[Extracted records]
(begin)

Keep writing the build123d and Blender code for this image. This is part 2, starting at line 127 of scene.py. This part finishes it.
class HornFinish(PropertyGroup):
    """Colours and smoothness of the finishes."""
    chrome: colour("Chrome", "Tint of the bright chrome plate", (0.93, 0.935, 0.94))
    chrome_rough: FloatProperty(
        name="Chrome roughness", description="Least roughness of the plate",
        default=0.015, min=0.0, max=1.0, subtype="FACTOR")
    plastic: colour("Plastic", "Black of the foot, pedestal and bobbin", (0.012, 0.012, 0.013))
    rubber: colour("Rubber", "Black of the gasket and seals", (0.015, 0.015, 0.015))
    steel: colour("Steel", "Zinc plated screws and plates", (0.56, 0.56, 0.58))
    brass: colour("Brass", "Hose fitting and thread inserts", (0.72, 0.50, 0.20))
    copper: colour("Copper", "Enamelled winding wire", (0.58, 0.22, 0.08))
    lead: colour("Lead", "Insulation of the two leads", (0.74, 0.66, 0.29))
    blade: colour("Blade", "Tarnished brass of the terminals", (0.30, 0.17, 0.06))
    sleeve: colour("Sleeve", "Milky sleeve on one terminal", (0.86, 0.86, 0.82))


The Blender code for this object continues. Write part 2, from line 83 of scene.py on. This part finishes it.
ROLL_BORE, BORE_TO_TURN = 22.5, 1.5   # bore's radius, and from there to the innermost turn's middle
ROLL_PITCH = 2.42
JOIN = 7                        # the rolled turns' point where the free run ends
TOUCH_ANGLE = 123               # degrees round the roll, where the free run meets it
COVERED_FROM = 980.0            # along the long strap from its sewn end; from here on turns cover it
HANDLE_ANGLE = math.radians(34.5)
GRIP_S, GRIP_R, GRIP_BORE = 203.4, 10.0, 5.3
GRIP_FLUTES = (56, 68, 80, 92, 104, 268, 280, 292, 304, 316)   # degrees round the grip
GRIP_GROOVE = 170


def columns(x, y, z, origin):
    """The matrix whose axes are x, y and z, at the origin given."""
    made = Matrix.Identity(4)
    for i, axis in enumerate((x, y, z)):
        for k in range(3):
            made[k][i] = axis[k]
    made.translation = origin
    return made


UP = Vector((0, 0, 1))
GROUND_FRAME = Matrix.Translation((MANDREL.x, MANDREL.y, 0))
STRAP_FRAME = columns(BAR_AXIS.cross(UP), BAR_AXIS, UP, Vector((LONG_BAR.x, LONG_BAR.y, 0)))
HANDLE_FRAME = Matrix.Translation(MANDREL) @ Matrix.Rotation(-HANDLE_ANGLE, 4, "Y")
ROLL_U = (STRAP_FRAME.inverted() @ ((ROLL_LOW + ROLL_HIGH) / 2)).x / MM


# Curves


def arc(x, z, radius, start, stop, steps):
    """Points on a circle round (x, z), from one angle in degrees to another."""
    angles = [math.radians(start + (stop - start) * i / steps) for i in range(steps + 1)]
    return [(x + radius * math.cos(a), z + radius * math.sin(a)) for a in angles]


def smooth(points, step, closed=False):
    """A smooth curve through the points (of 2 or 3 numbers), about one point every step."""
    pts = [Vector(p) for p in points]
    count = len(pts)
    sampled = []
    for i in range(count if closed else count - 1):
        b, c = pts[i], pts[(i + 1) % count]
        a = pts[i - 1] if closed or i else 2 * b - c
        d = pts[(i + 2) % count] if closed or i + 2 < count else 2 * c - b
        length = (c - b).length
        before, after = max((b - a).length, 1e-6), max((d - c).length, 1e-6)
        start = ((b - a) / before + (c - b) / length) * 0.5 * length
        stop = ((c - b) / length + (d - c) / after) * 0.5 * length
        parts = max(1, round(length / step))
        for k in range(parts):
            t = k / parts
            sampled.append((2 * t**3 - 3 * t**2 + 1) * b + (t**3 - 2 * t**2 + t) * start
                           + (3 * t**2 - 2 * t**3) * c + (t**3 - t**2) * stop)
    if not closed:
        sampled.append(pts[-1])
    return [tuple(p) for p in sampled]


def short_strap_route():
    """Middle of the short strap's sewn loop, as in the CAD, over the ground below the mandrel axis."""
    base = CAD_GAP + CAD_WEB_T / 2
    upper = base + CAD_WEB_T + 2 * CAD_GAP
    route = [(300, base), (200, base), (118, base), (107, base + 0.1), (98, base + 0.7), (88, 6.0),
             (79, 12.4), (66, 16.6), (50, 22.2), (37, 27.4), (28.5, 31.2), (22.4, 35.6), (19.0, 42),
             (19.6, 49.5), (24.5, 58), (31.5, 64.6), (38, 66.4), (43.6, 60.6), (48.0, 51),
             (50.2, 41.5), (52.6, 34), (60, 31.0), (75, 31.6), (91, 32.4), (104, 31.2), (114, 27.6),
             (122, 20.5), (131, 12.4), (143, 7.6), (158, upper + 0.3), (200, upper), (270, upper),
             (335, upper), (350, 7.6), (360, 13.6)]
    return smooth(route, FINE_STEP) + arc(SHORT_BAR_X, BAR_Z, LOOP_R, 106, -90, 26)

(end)
(begin)

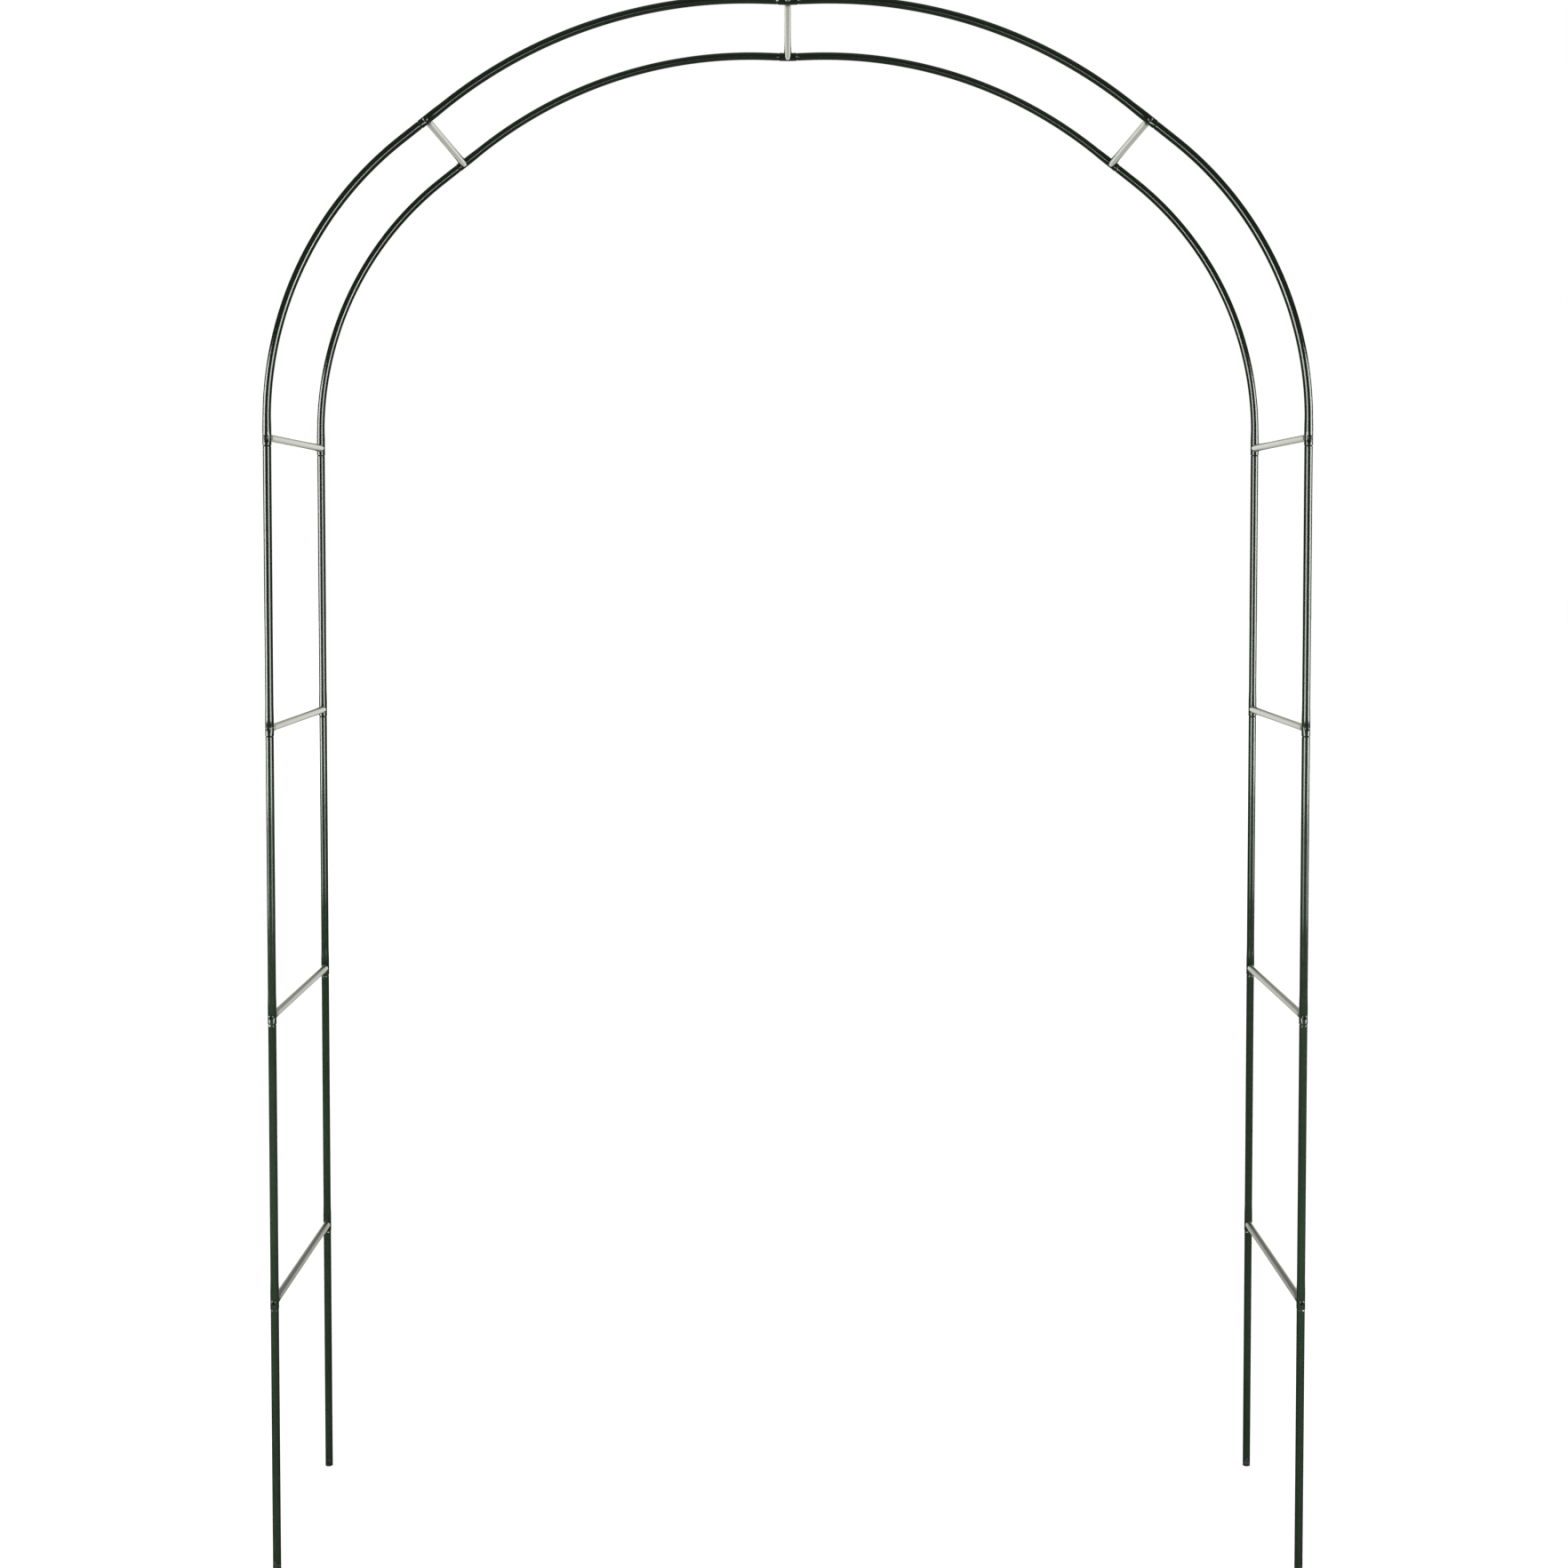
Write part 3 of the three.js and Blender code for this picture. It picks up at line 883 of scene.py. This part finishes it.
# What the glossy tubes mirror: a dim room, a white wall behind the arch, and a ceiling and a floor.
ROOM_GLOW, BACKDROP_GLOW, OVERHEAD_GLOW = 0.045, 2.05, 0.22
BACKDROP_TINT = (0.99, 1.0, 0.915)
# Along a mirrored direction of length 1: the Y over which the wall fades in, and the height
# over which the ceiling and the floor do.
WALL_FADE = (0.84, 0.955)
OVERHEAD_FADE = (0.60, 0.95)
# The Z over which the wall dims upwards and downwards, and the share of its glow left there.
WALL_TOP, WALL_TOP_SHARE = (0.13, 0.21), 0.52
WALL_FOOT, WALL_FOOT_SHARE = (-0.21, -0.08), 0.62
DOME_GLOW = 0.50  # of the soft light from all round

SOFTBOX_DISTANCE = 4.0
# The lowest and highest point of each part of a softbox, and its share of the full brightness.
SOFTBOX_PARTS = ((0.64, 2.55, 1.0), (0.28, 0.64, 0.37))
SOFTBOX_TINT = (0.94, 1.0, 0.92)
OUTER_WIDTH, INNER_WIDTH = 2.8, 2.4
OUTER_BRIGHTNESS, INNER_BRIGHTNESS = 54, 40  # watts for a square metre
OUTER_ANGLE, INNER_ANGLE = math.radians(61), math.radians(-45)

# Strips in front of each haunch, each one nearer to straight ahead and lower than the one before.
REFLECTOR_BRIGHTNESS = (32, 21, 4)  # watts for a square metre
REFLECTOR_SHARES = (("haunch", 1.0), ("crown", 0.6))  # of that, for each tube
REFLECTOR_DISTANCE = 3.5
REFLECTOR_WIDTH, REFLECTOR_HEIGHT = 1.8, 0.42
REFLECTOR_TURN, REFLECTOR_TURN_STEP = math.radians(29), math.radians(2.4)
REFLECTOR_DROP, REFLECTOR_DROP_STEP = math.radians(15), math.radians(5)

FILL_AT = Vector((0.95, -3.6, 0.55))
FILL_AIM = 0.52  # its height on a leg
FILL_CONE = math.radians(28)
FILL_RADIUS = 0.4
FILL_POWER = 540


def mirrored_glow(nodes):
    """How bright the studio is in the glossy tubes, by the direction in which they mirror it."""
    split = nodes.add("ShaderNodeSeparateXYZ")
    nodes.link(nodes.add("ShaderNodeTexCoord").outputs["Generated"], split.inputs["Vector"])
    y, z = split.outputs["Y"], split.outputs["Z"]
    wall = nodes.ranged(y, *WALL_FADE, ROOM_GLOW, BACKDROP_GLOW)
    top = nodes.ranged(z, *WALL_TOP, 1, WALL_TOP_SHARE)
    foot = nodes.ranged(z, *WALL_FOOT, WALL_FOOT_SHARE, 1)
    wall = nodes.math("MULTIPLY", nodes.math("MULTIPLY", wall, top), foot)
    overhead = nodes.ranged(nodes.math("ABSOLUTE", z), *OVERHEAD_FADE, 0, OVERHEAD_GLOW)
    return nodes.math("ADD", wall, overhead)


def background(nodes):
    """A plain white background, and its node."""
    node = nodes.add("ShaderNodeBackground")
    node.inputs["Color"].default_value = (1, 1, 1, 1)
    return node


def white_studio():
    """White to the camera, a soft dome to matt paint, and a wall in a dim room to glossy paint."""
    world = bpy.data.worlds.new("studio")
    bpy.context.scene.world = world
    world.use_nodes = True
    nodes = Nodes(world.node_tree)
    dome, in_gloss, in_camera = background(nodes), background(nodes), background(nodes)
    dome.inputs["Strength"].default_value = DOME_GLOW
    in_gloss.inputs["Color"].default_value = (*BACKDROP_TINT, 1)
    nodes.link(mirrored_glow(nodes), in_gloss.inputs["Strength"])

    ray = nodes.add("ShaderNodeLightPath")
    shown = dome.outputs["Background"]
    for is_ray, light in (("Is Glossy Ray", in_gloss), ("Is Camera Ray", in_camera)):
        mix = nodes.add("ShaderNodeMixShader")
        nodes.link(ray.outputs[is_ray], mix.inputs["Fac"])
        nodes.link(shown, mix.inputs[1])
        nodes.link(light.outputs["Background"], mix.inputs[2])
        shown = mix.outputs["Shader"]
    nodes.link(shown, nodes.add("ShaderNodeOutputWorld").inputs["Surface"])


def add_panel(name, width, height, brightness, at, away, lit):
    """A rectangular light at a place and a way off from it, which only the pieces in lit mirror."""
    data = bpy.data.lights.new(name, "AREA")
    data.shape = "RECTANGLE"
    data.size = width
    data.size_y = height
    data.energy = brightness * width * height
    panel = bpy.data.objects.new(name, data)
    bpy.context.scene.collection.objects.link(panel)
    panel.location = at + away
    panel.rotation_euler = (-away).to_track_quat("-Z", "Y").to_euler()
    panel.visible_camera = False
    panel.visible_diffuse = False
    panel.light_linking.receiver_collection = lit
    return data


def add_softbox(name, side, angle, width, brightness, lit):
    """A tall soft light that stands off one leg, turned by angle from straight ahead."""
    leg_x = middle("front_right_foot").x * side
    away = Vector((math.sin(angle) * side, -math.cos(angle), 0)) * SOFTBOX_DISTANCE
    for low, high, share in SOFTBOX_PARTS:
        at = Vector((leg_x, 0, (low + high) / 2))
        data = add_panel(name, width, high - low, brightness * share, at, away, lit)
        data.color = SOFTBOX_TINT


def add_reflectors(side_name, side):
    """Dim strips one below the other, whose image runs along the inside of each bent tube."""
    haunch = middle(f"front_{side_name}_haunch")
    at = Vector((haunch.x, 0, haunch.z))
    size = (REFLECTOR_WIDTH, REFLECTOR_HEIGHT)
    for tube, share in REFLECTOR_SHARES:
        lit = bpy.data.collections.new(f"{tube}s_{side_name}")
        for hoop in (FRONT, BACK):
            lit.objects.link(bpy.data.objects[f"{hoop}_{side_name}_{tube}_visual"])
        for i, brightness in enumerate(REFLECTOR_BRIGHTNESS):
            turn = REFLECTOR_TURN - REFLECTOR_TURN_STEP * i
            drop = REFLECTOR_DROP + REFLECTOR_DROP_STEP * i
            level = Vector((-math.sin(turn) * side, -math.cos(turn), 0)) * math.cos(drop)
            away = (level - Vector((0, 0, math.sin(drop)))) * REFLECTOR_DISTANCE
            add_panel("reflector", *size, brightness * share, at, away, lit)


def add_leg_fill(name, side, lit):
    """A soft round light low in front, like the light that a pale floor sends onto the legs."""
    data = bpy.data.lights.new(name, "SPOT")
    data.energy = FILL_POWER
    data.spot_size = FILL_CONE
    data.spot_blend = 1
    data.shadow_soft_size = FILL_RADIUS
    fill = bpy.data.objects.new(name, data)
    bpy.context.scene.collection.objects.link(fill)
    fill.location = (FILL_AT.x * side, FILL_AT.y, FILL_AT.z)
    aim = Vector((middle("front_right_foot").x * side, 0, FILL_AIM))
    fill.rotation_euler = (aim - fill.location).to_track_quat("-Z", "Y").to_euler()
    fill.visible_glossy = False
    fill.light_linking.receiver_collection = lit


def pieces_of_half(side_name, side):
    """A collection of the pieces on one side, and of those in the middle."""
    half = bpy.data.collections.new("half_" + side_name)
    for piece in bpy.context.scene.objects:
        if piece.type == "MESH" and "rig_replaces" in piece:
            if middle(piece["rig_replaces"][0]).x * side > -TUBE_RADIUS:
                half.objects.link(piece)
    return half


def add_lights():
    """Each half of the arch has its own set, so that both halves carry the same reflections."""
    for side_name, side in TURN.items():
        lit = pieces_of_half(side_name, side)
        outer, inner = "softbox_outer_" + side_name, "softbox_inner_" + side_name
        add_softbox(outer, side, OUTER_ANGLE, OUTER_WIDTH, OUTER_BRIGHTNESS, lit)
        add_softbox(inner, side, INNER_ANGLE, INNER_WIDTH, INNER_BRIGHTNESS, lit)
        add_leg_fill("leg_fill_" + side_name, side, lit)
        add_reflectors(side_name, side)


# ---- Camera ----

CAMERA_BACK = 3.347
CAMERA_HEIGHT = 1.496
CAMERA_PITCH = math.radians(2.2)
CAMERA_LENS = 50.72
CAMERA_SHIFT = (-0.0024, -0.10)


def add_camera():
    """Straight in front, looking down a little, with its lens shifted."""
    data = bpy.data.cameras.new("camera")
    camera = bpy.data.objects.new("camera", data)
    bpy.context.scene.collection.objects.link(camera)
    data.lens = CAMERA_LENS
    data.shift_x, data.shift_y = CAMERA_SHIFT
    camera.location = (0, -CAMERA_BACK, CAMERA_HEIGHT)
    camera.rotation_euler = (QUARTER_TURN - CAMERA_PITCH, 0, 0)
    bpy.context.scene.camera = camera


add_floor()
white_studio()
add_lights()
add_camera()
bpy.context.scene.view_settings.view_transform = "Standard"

(end)

Problem details –
Give back, word for word, each line from the one containing "Keep writing the" down to the one containing "GRIP_GROOVE = 170", including those two lines.

The completed task –
Keep writing the build123d and Blender code for this image. This is part 2, starting at line 127 of scene.py. This part finishes it.
class HornFinish(PropertyGroup):
    """Colours and smoothness of the finishes."""
    chrome: colour("Chrome", "Tint of the bright chrome plate", (0.93, 0.935, 0.94))
    chrome_rough: FloatProperty(
        name="Chrome roughness", description="Least roughness of the plate",
        default=0.015, min=0.0, max=1.0, subtype="FACTOR")
    plastic: colour("Plastic", "Black of the foot, pedestal and bobbin", (0.012, 0.012, 0.013))
    rubber: colour("Rubber", "Black of the gasket and seals", (0.015, 0.015, 0.015))
    steel: colour("Steel", "Zinc plated screws and plates", (0.56, 0.56, 0.58))
    brass: colour("Brass", "Hose fitting and thread inserts", (0.72, 0.50, 0.20))
    copper: colour("Copper", "Enamelled winding wire", (0.58, 0.22, 0.08))
    lead: colour("Lead", "Insulation of the two leads", (0.74, 0.66, 0.29))
    blade: colour("Blade", "Tarnished brass of the terminals", (0.30, 0.17, 0.06))
    sleeve: colour("Sleeve", "Milky sleeve on one terminal", (0.86, 0.86, 0.82))


The Blender code for this object continues. Write part 2, from line 83 of scene.py on. This part finishes it.
ROLL_BORE, BORE_TO_TURN = 22.5, 1.5   # bore's radius, and from there to the innermost turn's middle
ROLL_PITCH = 2.42
JOIN = 7                        # the rolled turns' point where the free run ends
TOUCH_ANGLE = 123               # degrees round the roll, where the free run meets it
COVERED_FROM = 980.0            # along the long strap from its sewn end; from here on turns cover it
HANDLE_ANGLE = math.radians(34.5)
GRIP_S, GRIP_R, GRIP_BORE = 203.4, 10.0, 5.3
GRIP_FLUTES = (56, 68, 80, 92, 104, 268, 280, 292, 304, 316)   # degrees round the grip
GRIP_GROOVE = 170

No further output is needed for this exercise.